__WHAT YOU HAVE TO DO__
Return every line of the material exactly.

__INFORMATION PROVIDED__
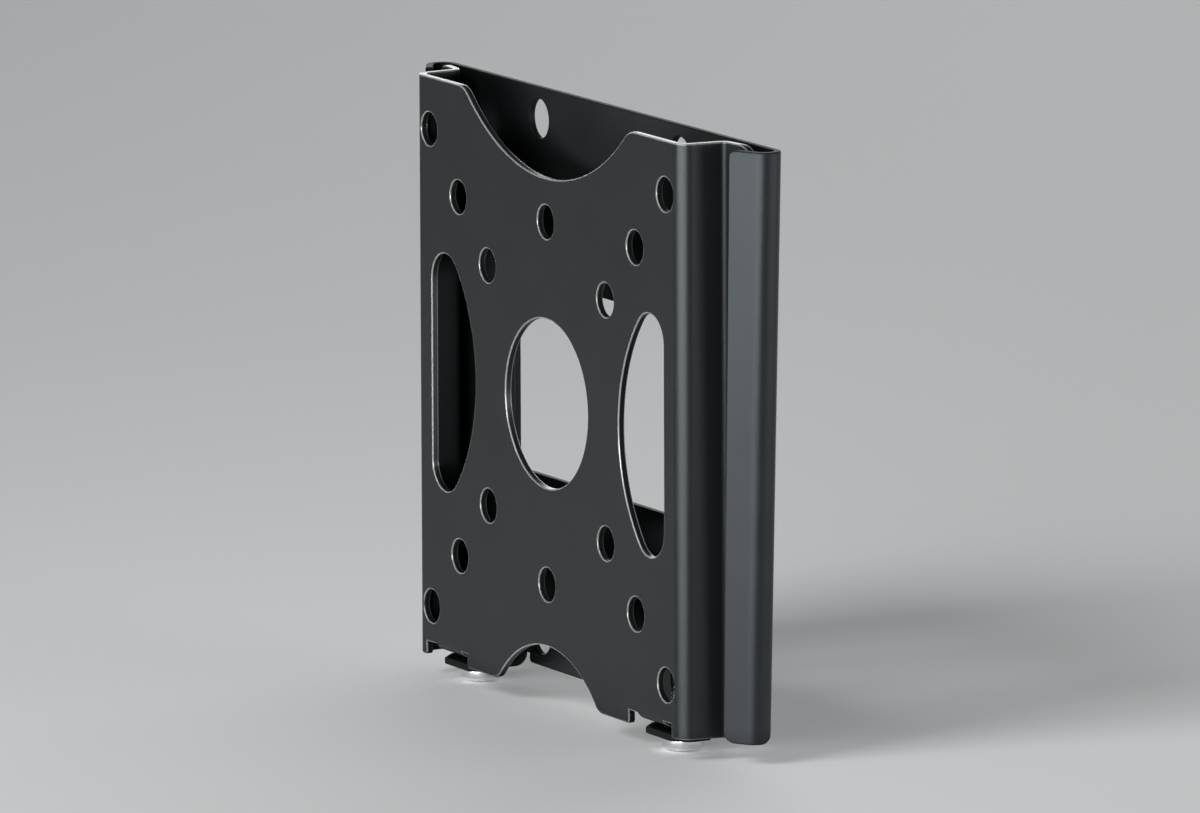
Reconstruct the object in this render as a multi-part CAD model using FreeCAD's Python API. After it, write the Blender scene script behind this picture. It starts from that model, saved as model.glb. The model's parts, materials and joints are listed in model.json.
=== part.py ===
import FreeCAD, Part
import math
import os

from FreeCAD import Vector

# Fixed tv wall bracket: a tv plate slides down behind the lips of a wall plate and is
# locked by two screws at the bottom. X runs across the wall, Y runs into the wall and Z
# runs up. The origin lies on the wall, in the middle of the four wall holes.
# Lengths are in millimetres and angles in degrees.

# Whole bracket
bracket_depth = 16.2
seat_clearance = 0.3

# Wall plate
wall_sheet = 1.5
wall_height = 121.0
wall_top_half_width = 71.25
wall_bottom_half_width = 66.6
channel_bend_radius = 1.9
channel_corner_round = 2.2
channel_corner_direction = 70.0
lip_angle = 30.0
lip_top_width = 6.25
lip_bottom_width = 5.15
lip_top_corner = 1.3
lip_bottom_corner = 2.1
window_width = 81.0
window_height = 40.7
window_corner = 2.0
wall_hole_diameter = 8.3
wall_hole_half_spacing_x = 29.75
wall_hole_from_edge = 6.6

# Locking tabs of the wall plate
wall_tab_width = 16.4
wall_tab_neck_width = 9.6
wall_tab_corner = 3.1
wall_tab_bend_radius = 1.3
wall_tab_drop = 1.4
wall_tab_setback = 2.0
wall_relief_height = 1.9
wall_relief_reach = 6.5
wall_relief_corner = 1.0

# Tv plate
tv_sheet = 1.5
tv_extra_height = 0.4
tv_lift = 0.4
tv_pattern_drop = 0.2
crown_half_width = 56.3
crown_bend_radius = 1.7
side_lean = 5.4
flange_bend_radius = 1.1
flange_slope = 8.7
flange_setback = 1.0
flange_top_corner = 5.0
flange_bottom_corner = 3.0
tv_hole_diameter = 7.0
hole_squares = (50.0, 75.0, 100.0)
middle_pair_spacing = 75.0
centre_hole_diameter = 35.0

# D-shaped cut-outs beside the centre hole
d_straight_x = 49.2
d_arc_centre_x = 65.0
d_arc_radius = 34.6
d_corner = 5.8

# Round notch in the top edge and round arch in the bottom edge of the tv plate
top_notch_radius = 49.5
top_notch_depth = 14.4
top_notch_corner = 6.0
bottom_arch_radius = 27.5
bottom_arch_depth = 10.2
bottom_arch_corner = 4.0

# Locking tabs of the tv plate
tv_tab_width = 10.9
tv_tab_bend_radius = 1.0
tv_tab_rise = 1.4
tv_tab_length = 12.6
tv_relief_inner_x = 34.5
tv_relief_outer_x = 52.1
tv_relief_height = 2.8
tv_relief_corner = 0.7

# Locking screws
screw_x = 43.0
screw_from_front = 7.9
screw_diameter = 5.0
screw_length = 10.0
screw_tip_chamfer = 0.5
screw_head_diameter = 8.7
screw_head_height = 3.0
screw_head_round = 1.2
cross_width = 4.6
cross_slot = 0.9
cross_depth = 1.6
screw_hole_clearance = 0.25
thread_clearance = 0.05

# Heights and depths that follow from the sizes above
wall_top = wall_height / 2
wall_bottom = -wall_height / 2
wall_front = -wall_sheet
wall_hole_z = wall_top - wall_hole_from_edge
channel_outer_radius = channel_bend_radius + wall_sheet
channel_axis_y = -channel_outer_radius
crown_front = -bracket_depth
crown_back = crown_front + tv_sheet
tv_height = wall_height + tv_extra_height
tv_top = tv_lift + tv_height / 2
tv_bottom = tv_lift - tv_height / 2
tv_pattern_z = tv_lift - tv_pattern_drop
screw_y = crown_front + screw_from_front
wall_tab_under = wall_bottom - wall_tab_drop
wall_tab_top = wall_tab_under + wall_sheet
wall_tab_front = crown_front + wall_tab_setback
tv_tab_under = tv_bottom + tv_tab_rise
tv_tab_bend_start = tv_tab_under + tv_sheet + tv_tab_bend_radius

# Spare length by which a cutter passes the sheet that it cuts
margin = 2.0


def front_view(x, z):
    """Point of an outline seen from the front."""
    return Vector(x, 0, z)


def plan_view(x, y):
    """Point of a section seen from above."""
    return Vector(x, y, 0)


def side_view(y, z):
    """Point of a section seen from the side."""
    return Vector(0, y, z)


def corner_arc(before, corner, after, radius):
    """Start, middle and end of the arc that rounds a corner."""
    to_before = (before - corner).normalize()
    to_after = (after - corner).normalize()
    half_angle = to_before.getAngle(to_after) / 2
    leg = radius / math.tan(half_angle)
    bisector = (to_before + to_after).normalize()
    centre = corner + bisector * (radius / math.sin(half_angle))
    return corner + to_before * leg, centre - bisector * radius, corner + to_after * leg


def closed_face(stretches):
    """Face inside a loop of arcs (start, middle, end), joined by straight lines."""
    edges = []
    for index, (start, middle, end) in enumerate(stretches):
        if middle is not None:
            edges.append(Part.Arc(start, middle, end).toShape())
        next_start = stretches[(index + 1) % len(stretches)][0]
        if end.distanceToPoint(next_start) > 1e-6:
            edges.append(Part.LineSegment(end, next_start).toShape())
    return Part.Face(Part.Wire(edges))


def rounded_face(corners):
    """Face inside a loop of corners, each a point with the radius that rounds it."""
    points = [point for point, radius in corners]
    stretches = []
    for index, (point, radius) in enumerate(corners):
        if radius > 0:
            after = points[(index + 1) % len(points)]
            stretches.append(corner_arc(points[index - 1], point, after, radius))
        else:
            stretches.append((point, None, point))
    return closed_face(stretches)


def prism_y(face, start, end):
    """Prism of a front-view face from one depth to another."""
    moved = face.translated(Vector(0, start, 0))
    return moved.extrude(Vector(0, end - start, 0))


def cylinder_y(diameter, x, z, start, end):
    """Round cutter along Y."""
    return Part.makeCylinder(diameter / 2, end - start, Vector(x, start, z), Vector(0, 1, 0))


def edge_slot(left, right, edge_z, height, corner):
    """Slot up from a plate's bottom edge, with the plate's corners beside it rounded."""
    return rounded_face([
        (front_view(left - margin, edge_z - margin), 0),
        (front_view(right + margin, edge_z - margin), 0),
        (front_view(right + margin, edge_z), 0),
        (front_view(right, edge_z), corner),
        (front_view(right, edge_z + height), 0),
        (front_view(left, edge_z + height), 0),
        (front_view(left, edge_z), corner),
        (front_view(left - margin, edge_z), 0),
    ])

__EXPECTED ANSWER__
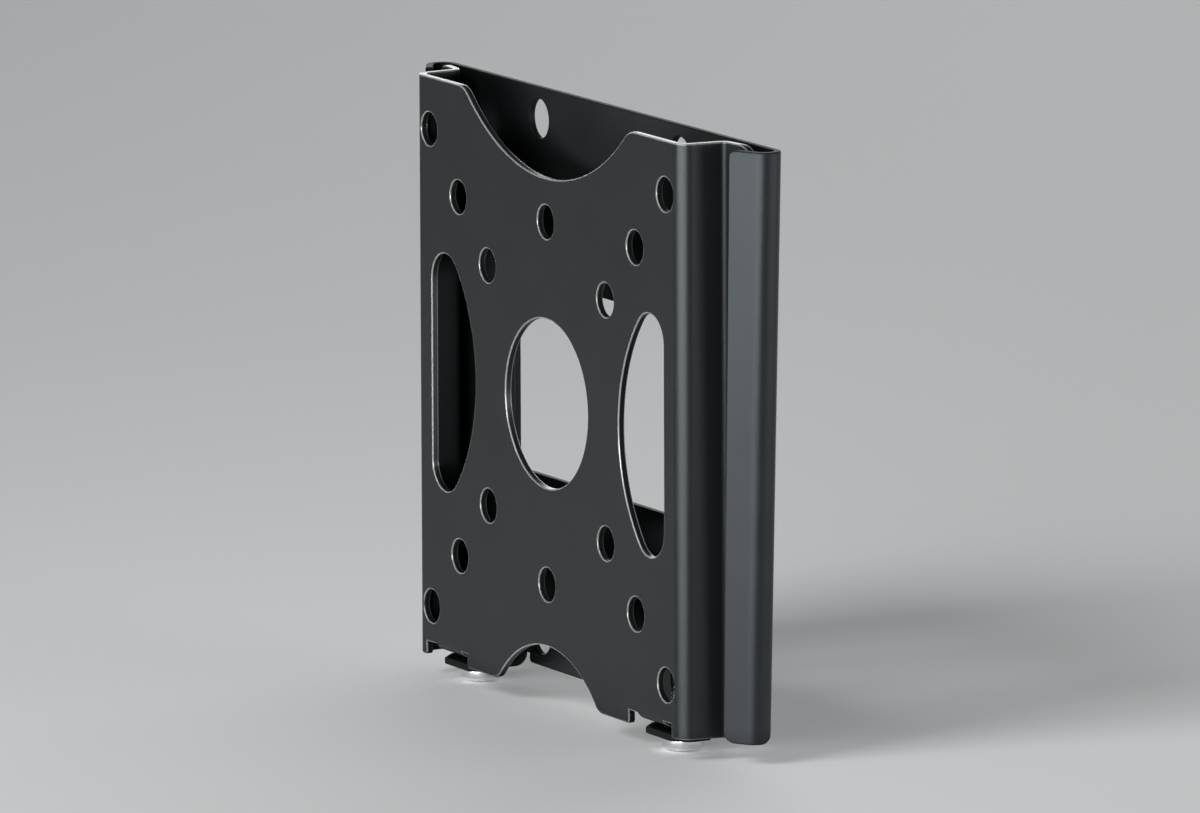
Reconstruct the object in this render as a multi-part CAD model using FreeCAD's Python API. After it, write the Blender scene script behind this picture. It starts from that model, saved as model.glb. The model's parts, materials and joints are listed in model.json.
=== part.py ===
import FreeCAD, Part
import math
import os

from FreeCAD import Vector

# Fixed tv wall bracket: a tv plate slides down behind the lips of a wall plate and is
# locked by two screws at the bottom. X runs across the wall, Y runs into the wall and Z
# runs up. The origin lies on the wall, in the middle of the four wall holes.
# Lengths are in millimetres and angles in degrees.

# Whole bracket
bracket_depth = 16.2
seat_clearance = 0.3

# Wall plate
wall_sheet = 1.5
wall_height = 121.0
wall_top_half_width = 71.25
wall_bottom_half_width = 66.6
channel_bend_radius = 1.9
channel_corner_round = 2.2
channel_corner_direction = 70.0
lip_angle = 30.0
lip_top_width = 6.25
lip_bottom_width = 5.15
lip_top_corner = 1.3
lip_bottom_corner = 2.1
window_width = 81.0
window_height = 40.7
window_corner = 2.0
wall_hole_diameter = 8.3
wall_hole_half_spacing_x = 29.75
wall_hole_from_edge = 6.6

# Locking tabs of the wall plate
wall_tab_width = 16.4
wall_tab_neck_width = 9.6
wall_tab_corner = 3.1
wall_tab_bend_radius = 1.3
wall_tab_drop = 1.4
wall_tab_setback = 2.0
wall_relief_height = 1.9
wall_relief_reach = 6.5
wall_relief_corner = 1.0

# Tv plate
tv_sheet = 1.5
tv_extra_height = 0.4
tv_lift = 0.4
tv_pattern_drop = 0.2
crown_half_width = 56.3
crown_bend_radius = 1.7
side_lean = 5.4
flange_bend_radius = 1.1
flange_slope = 8.7
flange_setback = 1.0
flange_top_corner = 5.0
flange_bottom_corner = 3.0
tv_hole_diameter = 7.0
hole_squares = (50.0, 75.0, 100.0)
middle_pair_spacing = 75.0
centre_hole_diameter = 35.0

# D-shaped cut-outs beside the centre hole
d_straight_x = 49.2
d_arc_centre_x = 65.0
d_arc_radius = 34.6
d_corner = 5.8

# Round notch in the top edge and round arch in the bottom edge of the tv plate
top_notch_radius = 49.5
top_notch_depth = 14.4
top_notch_corner = 6.0
bottom_arch_radius = 27.5
bottom_arch_depth = 10.2
bottom_arch_corner = 4.0

# Locking tabs of the tv plate
tv_tab_width = 10.9
tv_tab_bend_radius = 1.0
tv_tab_rise = 1.4
tv_tab_length = 12.6
tv_relief_inner_x = 34.5
tv_relief_outer_x = 52.1
tv_relief_height = 2.8
tv_relief_corner = 0.7

# Locking screws
screw_x = 43.0
screw_from_front = 7.9
screw_diameter = 5.0
screw_length = 10.0
screw_tip_chamfer = 0.5
screw_head_diameter = 8.7
screw_head_height = 3.0
screw_head_round = 1.2
cross_width = 4.6
cross_slot = 0.9
cross_depth = 1.6
screw_hole_clearance = 0.25
thread_clearance = 0.05

# Heights and depths that follow from the sizes above
wall_top = wall_height / 2
wall_bottom = -wall_height / 2
wall_front = -wall_sheet
wall_hole_z = wall_top - wall_hole_from_edge
channel_outer_radius = channel_bend_radius + wall_sheet
channel_axis_y = -channel_outer_radius
crown_front = -bracket_depth
crown_back = crown_front + tv_sheet
tv_height = wall_height + tv_extra_height
tv_top = tv_lift + tv_height / 2
tv_bottom = tv_lift - tv_height / 2
tv_pattern_z = tv_lift - tv_pattern_drop
screw_y = crown_front + screw_from_front
wall_tab_under = wall_bottom - wall_tab_drop
wall_tab_top = wall_tab_under + wall_sheet
wall_tab_front = crown_front + wall_tab_setback
tv_tab_under = tv_bottom + tv_tab_rise
tv_tab_bend_start = tv_tab_under + tv_sheet + tv_tab_bend_radius

# Spare length by which a cutter passes the sheet that it cuts
margin = 2.0


def front_view(x, z):
    """Point of an outline seen from the front."""
    return Vector(x, 0, z)


def plan_view(x, y):
    """Point of a section seen from above."""
    return Vector(x, y, 0)


def side_view(y, z):
    """Point of a section seen from the side."""
    return Vector(0, y, z)


def corner_arc(before, corner, after, radius):
    """Start, middle and end of the arc that rounds a corner."""
    to_before = (before - corner).normalize()
    to_after = (after - corner).normalize()
    half_angle = to_before.getAngle(to_after) / 2
    leg = radius / math.tan(half_angle)
    bisector = (to_before + to_after).normalize()
    centre = corner + bisector * (radius / math.sin(half_angle))
    return corner + to_before * leg, centre - bisector * radius, corner + to_after * leg


def closed_face(stretches):
    """Face inside a loop of arcs (start, middle, end), joined by straight lines."""
    edges = []
    for index, (start, middle, end) in enumerate(stretches):
        if middle is not None:
            edges.append(Part.Arc(start, middle, end).toShape())
        next_start = stretches[(index + 1) % len(stretches)][0]
        if end.distanceToPoint(next_start) > 1e-6:
            edges.append(Part.LineSegment(end, next_start).toShape())
    return Part.Face(Part.Wire(edges))


def rounded_face(corners):
    """Face inside a loop of corners, each a point with the radius that rounds it."""
    points = [point for point, radius in corners]
    stretches = []
    for index, (point, radius) in enumerate(corners):
        if radius > 0:
            after = points[(index + 1) % len(points)]
            stretches.append(corner_arc(points[index - 1], point, after, radius))
        else:
            stretches.append((point, None, point))
    return closed_face(stretches)


def prism_y(face, start, end):
    """Prism of a front-view face from one depth to another."""
    moved = face.translated(Vector(0, start, 0))
    return moved.extrude(Vector(0, end - start, 0))


def cylinder_y(diameter, x, z, start, end):
    """Round cutter along Y."""
    return Part.makeCylinder(diameter / 2, end - start, Vector(x, start, z), Vector(0, 1, 0))


def edge_slot(left, right, edge_z, height, corner):
    """Slot up from a plate's bottom edge, with the plate's corners beside it rounded."""
    return rounded_face([
        (front_view(left - margin, edge_z - margin), 0),
        (front_view(right + margin, edge_z - margin), 0),
        (front_view(right + margin, edge_z), 0),
        (front_view(right, edge_z), corner),
        (front_view(right, edge_z + height), 0),
        (front_view(left, edge_z + height), 0),
        (front_view(left, edge_z), corner),
        (front_view(left - margin, edge_z), 0),
    ])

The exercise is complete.